Objective: Extract all data as written.

Provided material:
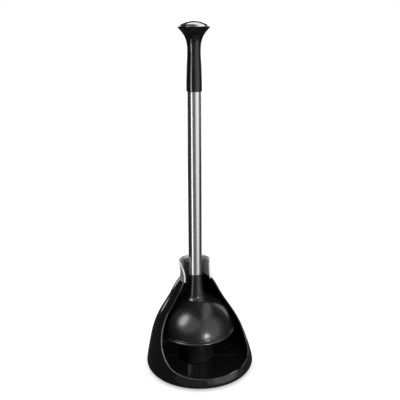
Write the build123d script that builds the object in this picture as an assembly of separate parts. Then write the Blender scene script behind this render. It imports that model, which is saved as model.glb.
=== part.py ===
from build123d import *
from math import acos, asin, cos, degrees, radians, sin
import os

# Toilet plunger standing in an open-fronted caddy.  Millimetres, +Z up.
# The origin is the centre of the caddy's base on the floor, and the open front faces -Y.

# ---------------------------------------------------------------- driving dimensions
# Caddy shell: at each height, half the width, the back's depth and how far back the centre is.
FOOT_HEIGHT = 1.0
SHELL_TOP = 149.0
SHELL_SECTIONS = [
    # height, half width, depth behind the centre, centre's Y
    (FOOT_HEIGHT, 90.3, 90.3, 0.0),
    (25.0, 87.0, 88.4, 1.5),
    (45.0, 81.7, 84.8, 5.2),
    (70.0, 72.9, 76.8, 10.4),
    (98.0, 57.3, 60.2, 14.8),
    (125.0, 41.5, 42.2, 17.3),
    (SHELL_TOP, 26.8, 26.8, 17.5),
]
SHELL_WALL = 2.6
SHELL_BASE_ROUND = 9.0
CAVITY_BASE_ROUND = 6.5
RIM_ROUND = 0.6

# Cut edge that opens the caddy's front: one curve in side view, as Y and height.
FRONT_LIP_HEIGHT = 20.4
CUT_SWEEP = [
    (-88.5, FRONT_LIP_HEIGHT), (-53.0, 27.6), (-27.0, 45.0),
    (-9.0, 68.0), (2.5, 92.5), (5.0, 116.0),
]
CUT_SHOULDER = [(5.0, 134.0), (7.0, 150.0), (10.8, 166.0), (22.5, 182.5)]
CUT_REACH = 130.0

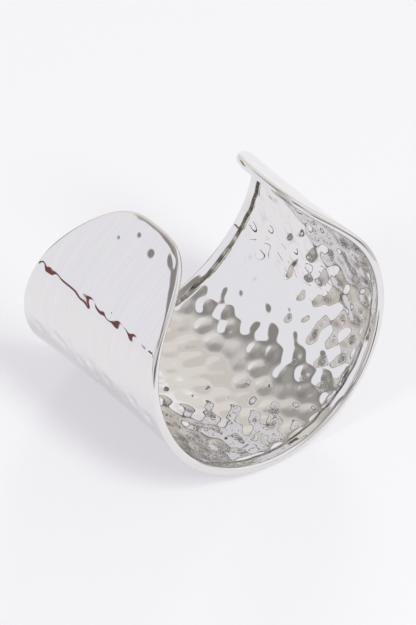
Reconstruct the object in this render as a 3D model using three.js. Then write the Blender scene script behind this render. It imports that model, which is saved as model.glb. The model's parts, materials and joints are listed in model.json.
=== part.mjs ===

Task solution:
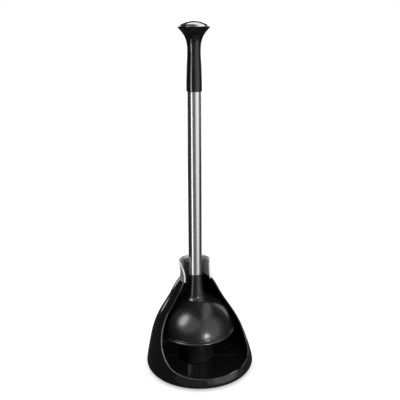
Write the build123d script that builds the object in this picture as an assembly of separate parts. Then write the Blender scene script behind this render. It imports that model, which is saved as model.glb.
=== part.py ===
from build123d import *
from math import acos, asin, cos, degrees, radians, sin
import os

# Toilet plunger standing in an open-fronted caddy.  Millimetres, +Z up.
# The origin is the centre of the caddy's base on the floor, and the open front faces -Y.

# ---------------------------------------------------------------- driving dimensions
# Caddy shell: at each height, half the width, the back's depth and how far back the centre is.
FOOT_HEIGHT = 1.0
SHELL_TOP = 149.0
SHELL_SECTIONS = [
    # height, half width, depth behind the centre, centre's Y
    (FOOT_HEIGHT, 90.3, 90.3, 0.0),
    (25.0, 87.0, 88.4, 1.5),
    (45.0, 81.7, 84.8, 5.2),
    (70.0, 72.9, 76.8, 10.4),
    (98.0, 57.3, 60.2, 14.8),
    (125.0, 41.5, 42.2, 17.3),
    (SHELL_TOP, 26.8, 26.8, 17.5),
]
SHELL_WALL = 2.6
SHELL_BASE_ROUND = 9.0
CAVITY_BASE_ROUND = 6.5
RIM_ROUND = 0.6

# Cut edge that opens the caddy's front: one curve in side view, as Y and height.
FRONT_LIP_HEIGHT = 20.4
CUT_SWEEP = [
    (-88.5, FRONT_LIP_HEIGHT), (-53.0, 27.6), (-27.0, 45.0),
    (-9.0, 68.0), (2.5, 92.5), (5.0, 116.0),
]
CUT_SHOULDER = [(5.0, 134.0), (7.0, 150.0), (10.8, 166.0), (22.5, 182.5)]
CUT_REACH = 130.0

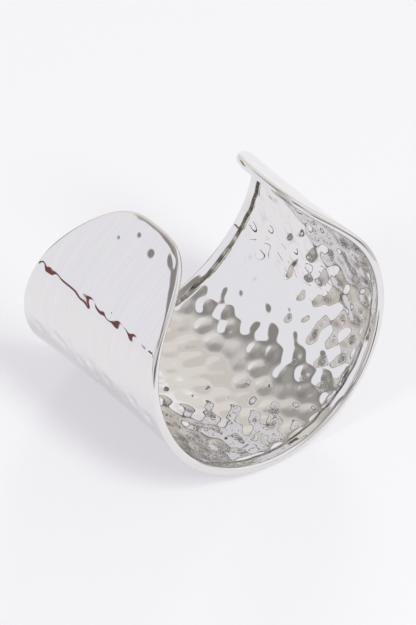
Reconstruct the object in this render as a 3D model using three.js. Then write the Blender scene script behind this render. It imports that model, which is saved as model.glb. The model's parts, materials and joints are listed in model.json.
=== part.mjs ===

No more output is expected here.